Before any lift begins, the equipment doing the work should be checked as carefully as the load itself. A missed crack in a shackle or a frayed strand in a wire rope sling can turn a routine lift into a serious incident. This checklist covers what a professional rigging team inspects before every job, and why each step matters.

Why Lifting Equipment Inspections Matter

Lifting equipment carries enormous static and dynamic loads, often well beyond what’s visible to the naked eye. Regular inspection catches wear, fatigue, and damage before it becomes a safety failure. In South Africa, these checks also tie directly into compliance with the Driven Machinery Regulations under the Occupational Health and Safety Act, which require lifting equipment to be inspected and certified at set intervals by a competent person.

What Should Be Inspected Before Every Lift?

A thorough pre-lift inspection typically covers five categories of equipment.
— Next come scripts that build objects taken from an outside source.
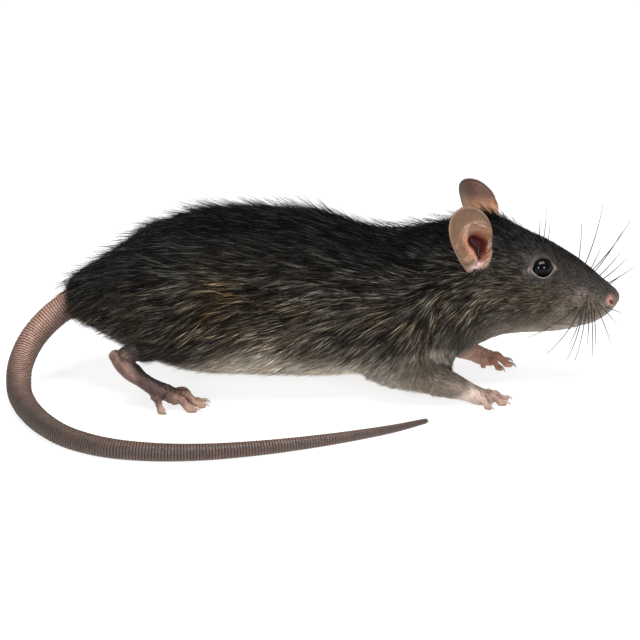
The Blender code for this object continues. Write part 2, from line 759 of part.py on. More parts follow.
def build_head(furs, nose_finish):
    """The head with its lids, jaw, whisker pads and nose."""
    head = body_length("head", HEAD_FROM + GAP, NOSE_FROM - GAP / 2, 3.0, 30, furs)
    fuse(head, [lid_ring(RIGHT), lid_ring(LEFT)])
    cut(head, [eyeball("socket", side, grow=GAP) for side in (RIGHT, LEFT)])
    for side in (RIGHT, LEFT):
        pad = body_length("pad", PAD_CENTRE[0] - PAD_RADII[0] - 3, NOSE_FROM - GAP / 2, 3.0, 30)
        pad.name = f"whisker_pad_{SIDE_NAMES[side]}"
        combine(pad, [pad_space(side)], "INTERSECT")
        pad.data.materials.clear()
        pad.data.materials.append(furs)
        fuse(pad, whisker_set(side))
    cut(head, [pad_space(side, grow=GAP) for side in (RIGHT, LEFT)])
    jaw = body_length("jaw", JAW_HINGE[0] - 2, MOUTH_TIP[0] + 2, 3.0, 30, furs)
    combine(jaw, [jaw_wedge("wedge")], "INTERSECT")
    cut(head, [jaw_wedge("wedge", grow=GAP)])
    nose = body_length("nose", NOSE_FROM + GAP / 2, BODY[-1].x, 1.0, 20, nose_finish)
    cut(nose, [nostril(side) for side in (RIGHT, LEFT)])


def build_rat():
    """Every piece of the rat."""
    dark = material("dark_fur", DARK_FUR, 0.7)
    grey = material("grey_fur", GREY_FUR, 0.7)
    bare = material("bare_skin", BARE_SKIN, 0.55)
    ear_skin = material("ear_skin", EAR_SKIN, 0.5)
    tail_skin = material("tail_skin", TAIL_SKIN, 0.55)
    nose_skin = material("nose_skin", NOSE_SKIN, 0.4)
    eye_gloss = material("eye_gloss", EYE_BLACK, 0.05)

    torso = body_length("torso", BODY[0].x, NECK_FROM, 8.0, 28, dark)
    neck = body_length("neck", NECK_FROM + GAP, HEAD_FROM, 5.0, 28, dark)
    build_head(grey, nose_skin)

    line = tail_line()
    for i in range(TAIL_LENGTHS):
        length = tail_piece(f"tail_{i + 1}", line, i, tail_skin)
        cut(length, [floor_block(length)])
    cut(torso, [tail_piece("tail_socket", line, 0, grow=GAP)])

    for side in (RIGHT, LEFT):
        word = SIDE_NAMES[side]
        hind, fore = HIND_SHIFT[side], FORE_SHIFT[side]
        eyeball(f"eye_{word}", side, eye_gloss)
        made_ear = ear(f"ear_{word}", side, ear_skin)
        cut(made_ear, [body_length("head_space", *EAR_TRIMMED, 3.0, 30, grow=GAP)])

        thigh(f"thigh_{word}", side, dark)
        sole = foot(f"hind_foot_{word}", HIND_SOLE, HIND_DIGITS, None, side, hind, bare)
        shank = limb(f"shank_{word}", SHANK, side, hind, 12, bare)
        cut(shank, [thigh("thigh_space", side, grow=GAP)])
        cut(shank, [limb("sole_space", HIND_SOLE, side, hind, 12, grow=GAP)])

        upper_arm(f"upper_arm_{word}", side, dark)
        foot(f"fore_paw_{word}", FORE_PALM, FORE_DIGITS, THUMB, side, fore, bare)
        forearm = limb(f"forearm_{word}", FOREARM, side, fore, 12, grey, end=False)
        cut(forearm, [upper_arm("arm_space", side, grow=GAP)])

        cut(
            torso,
            [
                thigh("thigh_space", side, grow=GAP),
                limb("shank_space", SHANK, side, hind, 12, grow=GAP),
                upper_arm("arm_space", side, grow=GAP),
                limb("forearm_space", FOREARM, side, fore, 12, grow=GAP),
            ],
        )
        cut(
            neck,
            [
                upper_arm("arm_space", side, grow=GAP),
                limb("forearm_space", FOREARM, side, fore, 12, grow=GAP),
            ],
        )


def settle_on_origin():
    """Moves everything so that the origin is on the floor under the middle of the whole model."""
    corners = np.array([v.co for o in bpy.data.objects for v in o.data.vertices])
    middle = (corners.min(0) + corners.max(0)) / 2
    for made in bpy.data.objects:
        shift = np.array([middle[0], middle[1], corners[:, 2].min()])
        moved = np.array([v.co for v in made.data.vertices]) - shift
        made.data.vertices.foreach_set("co", moved.astype(np.float32).ravel())
        made.data.update()
        made.data.shade_smooth()
        made.data.set_sharp_from_angle(angle=math.radians(50.0))


def main():
    """Builds the rat in an empty scene."""
    clear_scene()
    build_rat()
    settle_on_origin()


main()
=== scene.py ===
"""Looks of a roof rat, life size, as a still museum model that stands on its four feet.

Lengths in the classes are millimetres in the maker's own frame: +X towards the nose, +Y towards the left
side, +Z up from the floor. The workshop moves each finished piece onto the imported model, in metres.
"""

import enum
import logging
import math
from dataclasses import dataclass, field

import bpy
import numpy as np
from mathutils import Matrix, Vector


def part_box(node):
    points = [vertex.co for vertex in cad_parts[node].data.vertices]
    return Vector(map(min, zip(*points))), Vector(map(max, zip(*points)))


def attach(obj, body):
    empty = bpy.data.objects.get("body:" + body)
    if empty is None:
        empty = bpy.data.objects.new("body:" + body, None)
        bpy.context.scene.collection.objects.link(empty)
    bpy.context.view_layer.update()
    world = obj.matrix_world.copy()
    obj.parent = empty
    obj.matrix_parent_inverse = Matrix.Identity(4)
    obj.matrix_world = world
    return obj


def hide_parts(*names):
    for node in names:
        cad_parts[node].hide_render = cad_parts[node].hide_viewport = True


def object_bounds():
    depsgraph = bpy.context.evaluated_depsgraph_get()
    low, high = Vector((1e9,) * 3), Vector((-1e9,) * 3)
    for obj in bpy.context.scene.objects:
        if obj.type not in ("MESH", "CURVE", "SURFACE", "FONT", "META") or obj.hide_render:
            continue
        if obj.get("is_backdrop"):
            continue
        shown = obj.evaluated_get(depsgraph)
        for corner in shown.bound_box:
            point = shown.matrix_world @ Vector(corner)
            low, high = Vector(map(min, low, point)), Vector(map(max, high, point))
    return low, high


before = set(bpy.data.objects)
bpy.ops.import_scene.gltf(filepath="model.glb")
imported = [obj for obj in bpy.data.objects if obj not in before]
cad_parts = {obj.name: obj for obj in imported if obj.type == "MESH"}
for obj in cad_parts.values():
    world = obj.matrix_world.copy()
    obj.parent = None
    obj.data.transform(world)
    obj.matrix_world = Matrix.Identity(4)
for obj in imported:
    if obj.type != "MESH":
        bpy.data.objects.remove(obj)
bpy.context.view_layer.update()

MM = 0.001
TAIL_ROOT = (-81.5, -0.2, 27.6)
FLESH_DEPTHS = (1.0, 0.35, 0.2)
"""How deep red, green and blue light goes into flesh, against its scale."""
Socket = bpy.types.NodeSocket
Material = bpy.types.Material
log = logging.getLogger("roof_rat")


class Side(enum.Enum):
    """The two sides of the body, as the sign of Y."""

    RIGHT = -1
    LEFT = 1

    @property
    def word(self) -> str:
        """The side's name as used in piece names."""
        return self.name.lower()

    @property
    def flip(self) -> tuple:
        """What a point of the left side is multiplied by to lie on this one."""
        return (1, self.value, 1)

    def out(self, points: np.ndarray) -> np.ndarray:
        """How far each point lies out on this side."""
        return points[:, 1] * self.value


class Limb(enum.Enum):
    """The two pairs of legs."""

    HIND = "hind"
    FORE = "fore"


def ease(value: np.ndarray, low: float, high: float) -> np.ndarray:
    """A soft step: 0 up to low, 1 from high on, and 3t squared minus 2t cubed between them."""
    t = np.clip((np.asarray(value, float) - low) / (high - low), 0.0, 1.0)
    return t * t * (3 - 2 * t)


def fade(value: np.ndarray, low: float, high: float) -> np.ndarray:
    """The same step downward: 1 up to low, 0 from high on."""
    return 1 - ease(value, low, high)


def through(known_x, known_y, x) -> np.ndarray:
    """A smooth curve through known points.

    Between two points it is the cubic that takes at each of them the mean slope of its neighbours.

    Args:
        known_x: rising places along the curve.
        known_y: value, or row of values, at each place.
        x: places that are asked for.

    Returns:
        The value, or row of values, at each place asked for.
    """
    known_x, known_y = np.asarray(known_x, float), np.asarray(known_y, float)
    slopes = np.gradient(known_y, known_x, axis=0)
    x = np.clip(np.asarray(x, float), known_x[0], known_x[-1])
    i = np.clip(np.searchsorted(known_x, x, side="right") - 1, 0, len(known_x) - 2)
    width = known_x[i + 1] - known_x[i]
    t = (x - known_x[i]) / width
    if known_y.ndim > 1:
        t, width = t[..., None], width[..., None]
    rise, keep, leave = t * t * (3 - 2 * t), t * (1 - t) ** 2, t * t * (t - 1)
    lean = width * (keep * slopes[i] + leave * slopes[i + 1])
    return (1 - rise) * known_y[i] + rise * known_y[i + 1] + lean


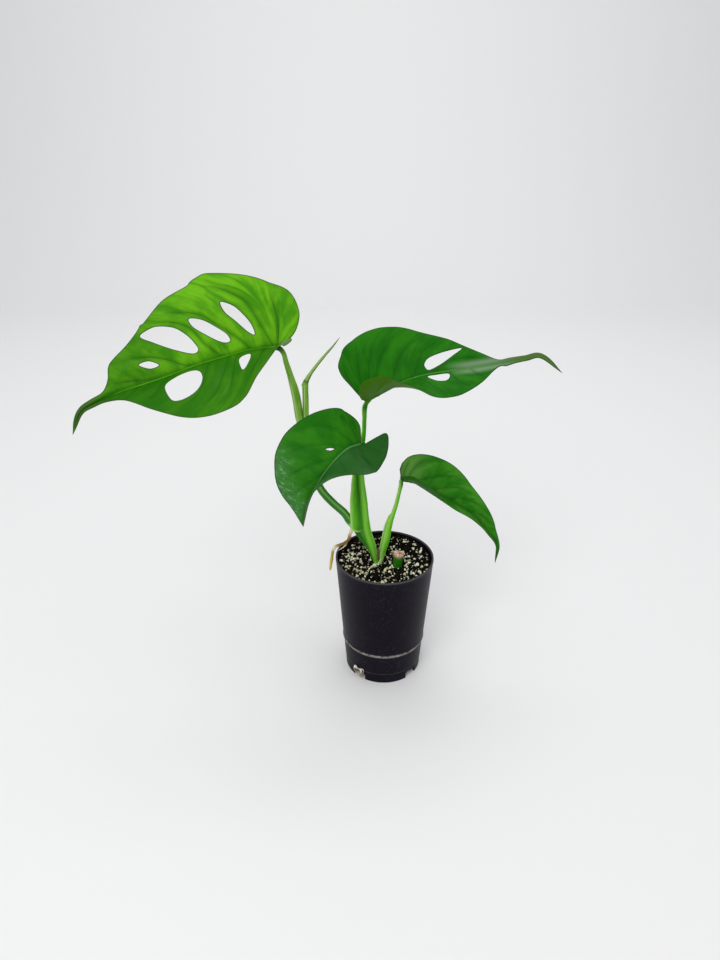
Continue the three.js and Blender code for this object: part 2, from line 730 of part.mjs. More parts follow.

Wire rope slings and chains should be checked for broken strands, corrosion, kinks, flattened sections, and any signs of heat damage. Shackles, hooks, and connectors need to be examined for deformation, cracks, worn pins, and functioning safety latches. Cranes and hoists require a check of hydraulic lines, brakes, load charts, and outrigger stability before operation begins. Slings made from synthetic webbing should be inspected for cuts, fraying, chemical staining, and UV degradation, since these materials weaken with sun exposure over time. Spreader bars and lifting beams need a check for bends, weld integrity, and correct load rating for the job at hand.

How Often Should Lifting Equipment Be Inspected?

There are three layers of inspection that responsible rigging operations follow. A visual pre-use check happens before every single lift, carried out by the rigger or operator on site. A periodic inspection is a more detailed check performed on a routine schedule, often monthly, by a trained team member. A statutory inspection is a formal, certified inspection carried out at least every 12 months (or as required by equipment type) by an accredited Lifting Machinery Inspector, with documentation kept on file.

What Happens If Equipment Fails Inspection?

Any equipment that shows visible damage, exceeds its safe working load history, or fails a certification check should be removed from service immediately and tagged as unsafe until repaired or replaced. Continuing to use flagged equipment “just for one more lift” is one of the most common causes of preventable rigging incidents.

Choosing a Rigging Partner That Takes Inspection Seriously

Not every contractor treats equipment inspection with the same rigour. When evaluating a rigging or heavy lifting partner, it’s worth asking directly about their inspection schedule, whether their Lifting Machinery Inspector certification is current, and whether inspection records are available for review. A team that can answer these questions clearly is one that takes safety, not just the lift itself, seriously.

The Bottom Line

A successful lift starts long before the crane engages. Consistent, well-documented equipment inspection protects workers, protects the load, and keeps a project compliant and on schedule. It’s a small, routine habit that prevents the incidents no one wants to deal with.